■ **Records to use**
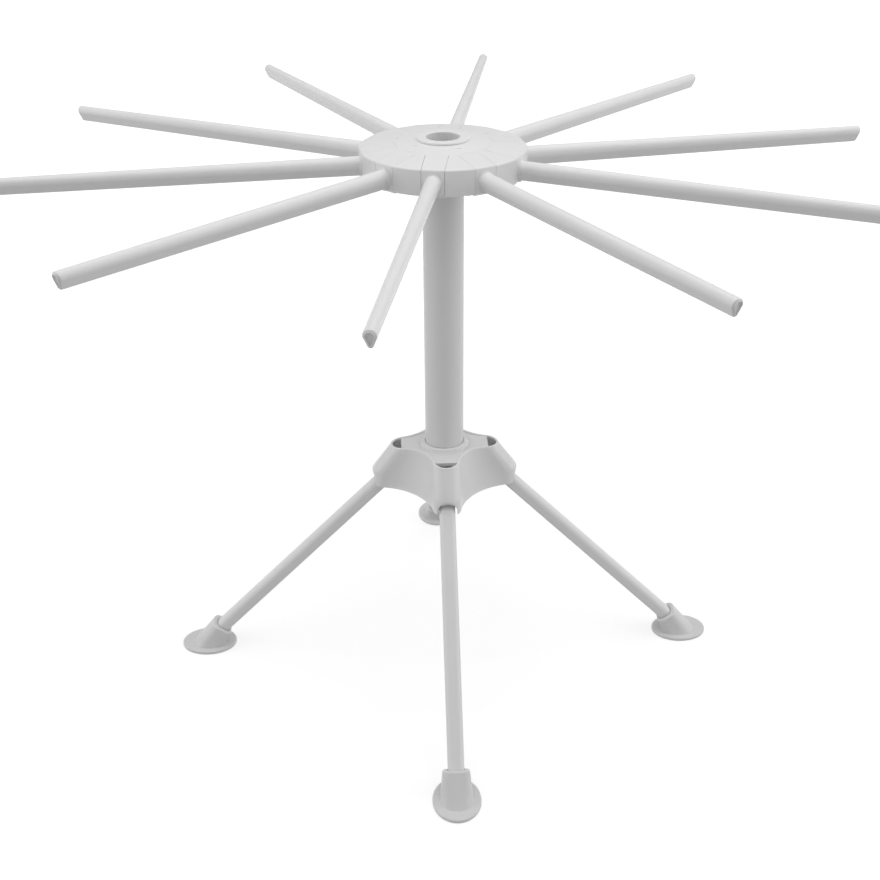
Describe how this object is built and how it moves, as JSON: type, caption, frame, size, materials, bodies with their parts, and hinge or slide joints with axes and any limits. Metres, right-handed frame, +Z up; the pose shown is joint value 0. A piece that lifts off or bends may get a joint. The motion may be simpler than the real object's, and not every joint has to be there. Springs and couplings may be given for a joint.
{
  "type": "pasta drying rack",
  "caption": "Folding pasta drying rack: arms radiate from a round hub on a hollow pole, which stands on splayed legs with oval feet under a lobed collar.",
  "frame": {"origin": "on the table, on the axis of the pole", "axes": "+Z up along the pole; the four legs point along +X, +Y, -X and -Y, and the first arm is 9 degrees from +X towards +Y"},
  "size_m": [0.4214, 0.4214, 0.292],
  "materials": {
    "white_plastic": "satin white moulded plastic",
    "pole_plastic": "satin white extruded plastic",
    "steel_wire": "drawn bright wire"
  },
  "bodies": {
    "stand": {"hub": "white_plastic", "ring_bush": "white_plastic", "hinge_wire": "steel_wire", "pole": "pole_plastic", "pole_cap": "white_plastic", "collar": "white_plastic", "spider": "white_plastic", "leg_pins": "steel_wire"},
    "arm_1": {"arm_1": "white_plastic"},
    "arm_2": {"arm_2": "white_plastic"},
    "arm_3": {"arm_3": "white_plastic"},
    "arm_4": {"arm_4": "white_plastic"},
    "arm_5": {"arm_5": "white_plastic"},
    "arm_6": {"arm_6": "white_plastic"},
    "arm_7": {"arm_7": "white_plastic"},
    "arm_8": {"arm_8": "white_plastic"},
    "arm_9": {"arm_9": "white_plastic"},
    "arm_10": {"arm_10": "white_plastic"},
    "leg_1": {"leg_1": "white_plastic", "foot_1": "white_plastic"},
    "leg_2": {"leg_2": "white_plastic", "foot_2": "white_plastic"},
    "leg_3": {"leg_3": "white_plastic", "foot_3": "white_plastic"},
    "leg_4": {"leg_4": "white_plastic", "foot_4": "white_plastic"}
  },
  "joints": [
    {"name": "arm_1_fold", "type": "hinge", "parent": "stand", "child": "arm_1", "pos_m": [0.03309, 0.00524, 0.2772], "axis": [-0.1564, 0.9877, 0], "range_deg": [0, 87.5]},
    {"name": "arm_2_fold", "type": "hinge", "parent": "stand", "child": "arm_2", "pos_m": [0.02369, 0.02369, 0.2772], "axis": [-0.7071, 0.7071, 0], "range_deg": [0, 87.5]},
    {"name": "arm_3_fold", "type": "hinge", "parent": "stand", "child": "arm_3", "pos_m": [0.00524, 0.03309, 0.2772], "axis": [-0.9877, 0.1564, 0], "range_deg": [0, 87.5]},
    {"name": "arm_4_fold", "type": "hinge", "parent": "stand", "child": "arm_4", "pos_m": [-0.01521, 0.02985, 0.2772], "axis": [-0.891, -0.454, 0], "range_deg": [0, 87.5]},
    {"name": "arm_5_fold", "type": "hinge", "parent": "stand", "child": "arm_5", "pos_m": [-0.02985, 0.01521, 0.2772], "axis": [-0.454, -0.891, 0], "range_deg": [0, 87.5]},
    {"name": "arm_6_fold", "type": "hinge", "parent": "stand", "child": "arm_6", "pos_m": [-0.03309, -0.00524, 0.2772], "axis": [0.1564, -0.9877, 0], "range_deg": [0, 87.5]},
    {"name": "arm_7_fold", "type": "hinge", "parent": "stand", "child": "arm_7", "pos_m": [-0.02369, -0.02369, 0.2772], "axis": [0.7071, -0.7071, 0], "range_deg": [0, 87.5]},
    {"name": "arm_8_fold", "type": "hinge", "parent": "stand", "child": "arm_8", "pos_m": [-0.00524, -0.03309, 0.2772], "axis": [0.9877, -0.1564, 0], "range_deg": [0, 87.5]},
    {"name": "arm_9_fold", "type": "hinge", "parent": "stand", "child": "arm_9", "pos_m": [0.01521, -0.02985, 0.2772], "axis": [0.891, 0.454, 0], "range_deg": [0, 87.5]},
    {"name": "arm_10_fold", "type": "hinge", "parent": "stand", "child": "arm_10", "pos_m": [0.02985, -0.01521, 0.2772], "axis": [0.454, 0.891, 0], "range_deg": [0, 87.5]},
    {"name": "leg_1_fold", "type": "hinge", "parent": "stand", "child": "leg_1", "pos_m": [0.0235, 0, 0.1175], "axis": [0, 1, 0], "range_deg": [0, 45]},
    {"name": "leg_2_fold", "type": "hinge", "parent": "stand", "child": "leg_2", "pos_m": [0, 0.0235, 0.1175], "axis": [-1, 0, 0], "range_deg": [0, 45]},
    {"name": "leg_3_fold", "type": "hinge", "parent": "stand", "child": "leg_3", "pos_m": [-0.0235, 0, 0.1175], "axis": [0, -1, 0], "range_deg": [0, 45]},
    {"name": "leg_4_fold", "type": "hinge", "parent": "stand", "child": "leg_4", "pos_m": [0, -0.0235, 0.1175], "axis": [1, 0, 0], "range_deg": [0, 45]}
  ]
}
---
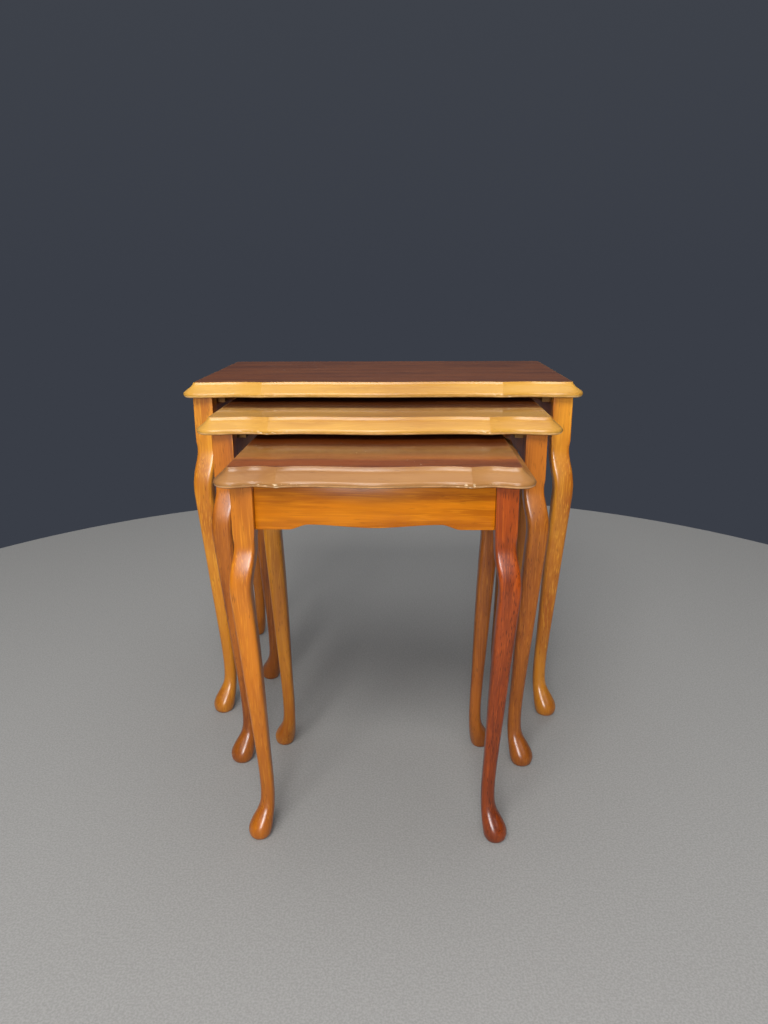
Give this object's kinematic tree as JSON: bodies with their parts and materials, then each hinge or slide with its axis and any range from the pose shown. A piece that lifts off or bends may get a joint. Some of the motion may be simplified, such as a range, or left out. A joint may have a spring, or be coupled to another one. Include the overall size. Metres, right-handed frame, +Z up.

■ **Goal of the exercise**
Tally up the lines in the records that contain the word "joints" and give only the total.

■ **Exercise solution**
2